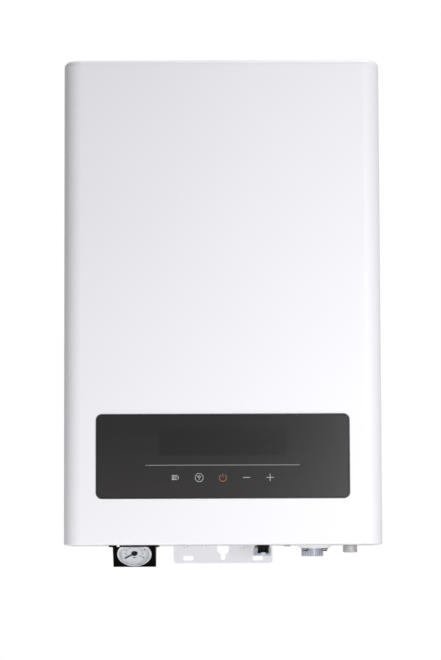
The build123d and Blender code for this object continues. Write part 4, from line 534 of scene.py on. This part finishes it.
def stroke_tree():
    """A flat printed stroke along every line of a curve."""
    tree = Tree(
        "printed stroke",
        Width=("NodeSocketFloat", 0.9 * MM),
        Ink=("NodeSocketFloat", 0.08 * MM),
        Finish=("NodeSocketMaterial", None),
    )
    nib = tree.node(
        "GeometryNodeCurvePrimitiveQuadrilateral",
        None,
        {"Width": tree.start.outputs["Width"], "Height": tree.start.outputs["Ink"]},
    )
    level = tree.node(
        "GeometryNodeSetCurveNormal", {"mode": "Z_UP"}, {"Curve": tree.start.outputs[0]}
    )
    ribbon = tree.node(
        "GeometryNodeCurveToMesh",
        None,
        {"Curve": level.outputs[0], "Profile Curve": nib.outputs[0], "Fill Caps": True},
    )
    return tree.finish(ribbon.outputs[0])


def tick_tree():
    """Scale marks of a dial, spread over an arc."""
    tree = Tree(
        "dial scale",
        Marks=("NodeSocketInt", 21),
        Radius=("NodeSocketFloat", 17 * MM),
        Start=("NodeSocketFloat", 0.0),
        Sweep=("NodeSocketFloat", math.pi),
        Length=("NodeSocketFloat", 2.5 * MM),
        Width=("NodeSocketFloat", 0.3 * MM),
        Ink=("NodeSocketFloat", 0.06 * MM),
        Finish=("NodeSocketMaterial", None),
    )
    start = tree.start.outputs
    sides = {"X": start["Length"], "Y": start["Width"], "Z": start["Ink"]}
    size = tree.node("ShaderNodeCombineXYZ", None, sides)
    mark = tree.node("GeometryNodeMeshCube", None, {"Size": size.outputs[0]})
    points = tree.node("GeometryNodePoints", None, {"Count": start["Marks"]})
    index = tree.node("GeometryNodeInputIndex")
    gaps = tree.node("ShaderNodeMath", {"operation": "SUBTRACT"}, {0: start["Marks"], 1: 1.0})
    share = tree.node(
        "ShaderNodeMath", {"operation": "DIVIDE"}, {0: index.outputs[0], 1: gaps.outputs[0]}
    )
    turn = tree.node(
        "ShaderNodeMath",
        {"operation": "MULTIPLY_ADD"},
        {0: share.outputs[0], 1: start["Sweep"], 2: start["Start"]},
    )
    cosine = tree.node("ShaderNodeMath", {"operation": "COSINE"}, {0: turn.outputs[0]})
    sine = tree.node("ShaderNodeMath", {"operation": "SINE"}, {0: turn.outputs[0]})
    times = {"operation": "MULTIPLY"}
    beside = tree.node("ShaderNodeMath", times, {0: cosine.outputs[0], 1: start["Radius"]})
    above = tree.node("ShaderNodeMath", times, {0: sine.outputs[0], 1: start["Radius"]})
    spot = tree.node("ShaderNodeCombineXYZ", None, {"X": beside.outputs[0], "Y": above.outputs[0]})
    placed = tree.node(
        "GeometryNodeSetPosition",
        None,
        {"Geometry": points.outputs[0], "Position": spot.outputs[0]},
    )
    lean = tree.node("ShaderNodeCombineXYZ", None, {"Z": turn.outputs[0]})
    marks = tree.node(
        "GeometryNodeInstanceOnPoints",
        None,
        {"Points": placed.outputs[0], "Instance": mark.outputs[0], "Rotation": lean.outputs[0]},
    )
    return tree.finish(marks.outputs[0])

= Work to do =
Go through the material above line by line and copy it exactly.

= Completed exercise =
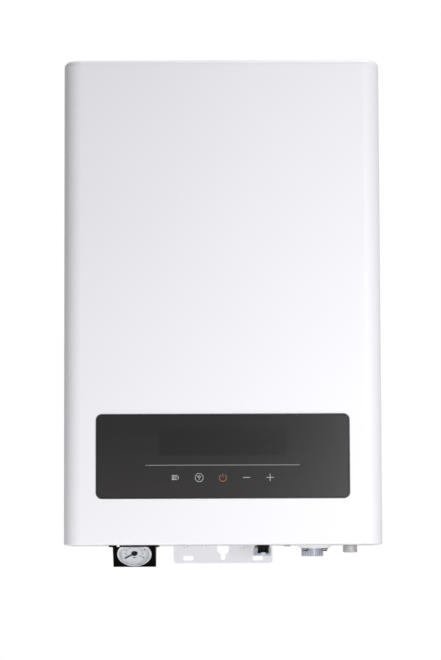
The build123d and Blender code for this object continues. Write part 4, from line 534 of scene.py on. This part finishes it.
def stroke_tree():
    """A flat printed stroke along every line of a curve."""
    tree = Tree(
        "printed stroke",
        Width=("NodeSocketFloat", 0.9 * MM),
        Ink=("NodeSocketFloat", 0.08 * MM),
        Finish=("NodeSocketMaterial", None),
    )
    nib = tree.node(
        "GeometryNodeCurvePrimitiveQuadrilateral",
        None,
        {"Width": tree.start.outputs["Width"], "Height": tree.start.outputs["Ink"]},
    )
    level = tree.node(
        "GeometryNodeSetCurveNormal", {"mode": "Z_UP"}, {"Curve": tree.start.outputs[0]}
    )
    ribbon = tree.node(
        "GeometryNodeCurveToMesh",
        None,
        {"Curve": level.outputs[0], "Profile Curve": nib.outputs[0], "Fill Caps": True},
    )
    return tree.finish(ribbon.outputs[0])


def tick_tree():
    """Scale marks of a dial, spread over an arc."""
    tree = Tree(
        "dial scale",
        Marks=("NodeSocketInt", 21),
        Radius=("NodeSocketFloat", 17 * MM),
        Start=("NodeSocketFloat", 0.0),
        Sweep=("NodeSocketFloat", math.pi),
        Length=("NodeSocketFloat", 2.5 * MM),
        Width=("NodeSocketFloat", 0.3 * MM),
        Ink=("NodeSocketFloat", 0.06 * MM),
        Finish=("NodeSocketMaterial", None),
    )
    start = tree.start.outputs
    sides = {"X": start["Length"], "Y": start["Width"], "Z": start["Ink"]}
    size = tree.node("ShaderNodeCombineXYZ", None, sides)
    mark = tree.node("GeometryNodeMeshCube", None, {"Size": size.outputs[0]})
    points = tree.node("GeometryNodePoints", None, {"Count": start["Marks"]})
    index = tree.node("GeometryNodeInputIndex")
    gaps = tree.node("ShaderNodeMath", {"operation": "SUBTRACT"}, {0: start["Marks"], 1: 1.0})
    share = tree.node(
        "ShaderNodeMath", {"operation": "DIVIDE"}, {0: index.outputs[0], 1: gaps.outputs[0]}
    )
    turn = tree.node(
        "ShaderNodeMath",
        {"operation": "MULTIPLY_ADD"},
        {0: share.outputs[0], 1: start["Sweep"], 2: start["Start"]},
    )
    cosine = tree.node("ShaderNodeMath", {"operation": "COSINE"}, {0: turn.outputs[0]})
    sine = tree.node("ShaderNodeMath", {"operation": "SINE"}, {0: turn.outputs[0]})
    times = {"operation": "MULTIPLY"}
    beside = tree.node("ShaderNodeMath", times, {0: cosine.outputs[0], 1: start["Radius"]})
    above = tree.node("ShaderNodeMath", times, {0: sine.outputs[0], 1: start["Radius"]})
    spot = tree.node("ShaderNodeCombineXYZ", None, {"X": beside.outputs[0], "Y": above.outputs[0]})
    placed = tree.node(
        "GeometryNodeSetPosition",
        None,
        {"Geometry": points.outputs[0], "Position": spot.outputs[0]},
    )
    lean = tree.node("ShaderNodeCombineXYZ", None, {"Z": turn.outputs[0]})
    marks = tree.node(
        "GeometryNodeInstanceOnPoints",
        None,
        {"Points": placed.outputs[0], "Instance": mark.outputs[0], "Rotation": lean.outputs[0]},
    )
    return tree.finish(marks.outputs[0])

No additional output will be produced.